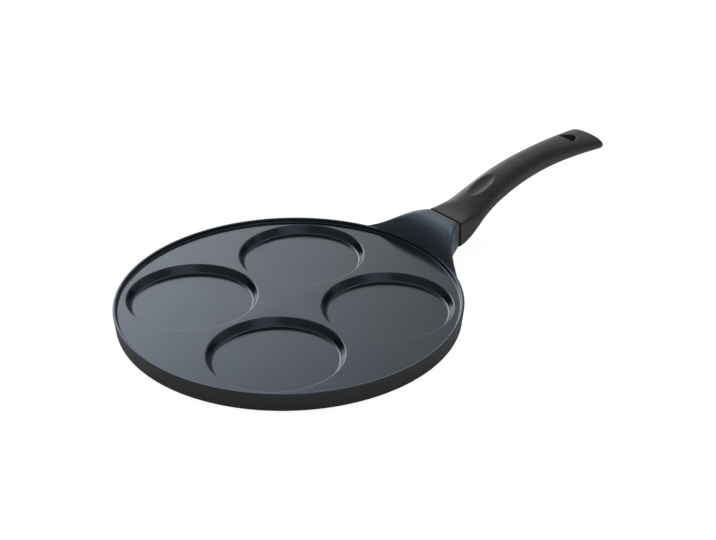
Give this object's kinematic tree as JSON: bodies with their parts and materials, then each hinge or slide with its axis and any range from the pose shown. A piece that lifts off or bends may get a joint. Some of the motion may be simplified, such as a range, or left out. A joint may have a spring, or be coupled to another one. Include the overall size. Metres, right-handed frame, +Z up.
{
  "type": "pancake pan",
  "caption": "Round pancake pan: shallow round wells in a thick coated plate with a low rim, a flared cast neck, and a curved moulded handle with thumb rest and hanging hole.",
  "frame": {"origin": "centre of the underside of the base, on the steel base plate", "axes": "+X from the pan's centre along the handle, +Z up, out of the wells"},
  "size_m": [0.469, 0.27, 0.0635],
  "materials": {
    "non_stick_coating": "cast aluminium under a dark, semi-gloss non-stick coating",
    "base_steel": "brushed stainless base plate",
    "gasket_rubber": "black silicone",
    "handle_moulding": "black moulding, matt and soft to the touch",
    "screw_steel": "plain stainless"
  },
  "bodies": {
    "root": {"pan_body": "non_stick_coating", "induction_disc": "base_steel", "heat_gasket": "gasket_rubber", "handle_grip": "handle_moulding", "handle_screw": "screw_steel", "flat_washer": "screw_steel", "spring_washer": "screw_steel"}
  },
  "joints": []
}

::::

-- Task --
Extract all of the material exactly as it is written.

-- Solution to this task --
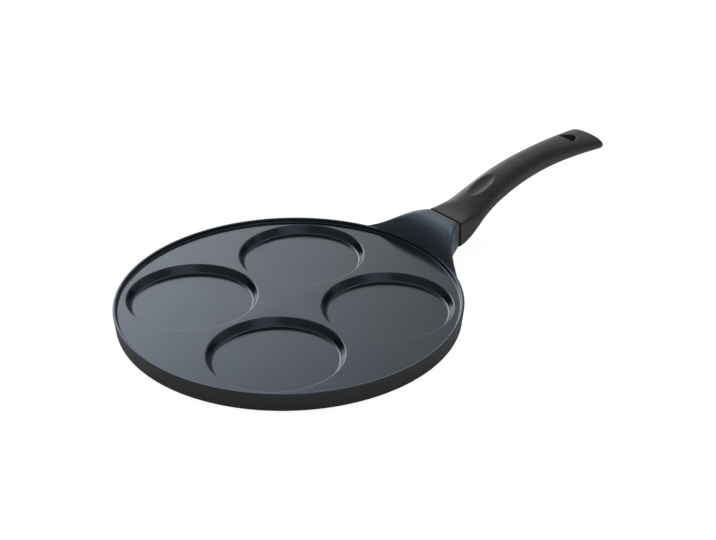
Give this object's kinematic tree as JSON: bodies with their parts and materials, then each hinge or slide with its axis and any range from the pose shown. A piece that lifts off or bends may get a joint. Some of the motion may be simplified, such as a range, or left out. A joint may have a spring, or be coupled to another one. Include the overall size. Metres, right-handed frame, +Z up.
{
  "type": "pancake pan",
  "caption": "Round pancake pan: shallow round wells in a thick coated plate with a low rim, a flared cast neck, and a curved moulded handle with thumb rest and hanging hole.",
  "frame": {"origin": "centre of the underside of the base, on the steel base plate", "axes": "+X from the pan's centre along the handle, +Z up, out of the wells"},
  "size_m": [0.469, 0.27, 0.0635],
  "materials": {
    "non_stick_coating": "cast aluminium under a dark, semi-gloss non-stick coating",
    "base_steel": "brushed stainless base plate",
    "gasket_rubber": "black silicone",
    "handle_moulding": "black moulding, matt and soft to the touch",
    "screw_steel": "plain stainless"
  },
  "bodies": {
    "root": {"pan_body": "non_stick_coating", "induction_disc": "base_steel", "heat_gasket": "gasket_rubber", "handle_grip": "handle_moulding", "handle_screw": "screw_steel", "flat_washer": "screw_steel", "spring_washer": "screw_steel"}
  },
  "joints": []
}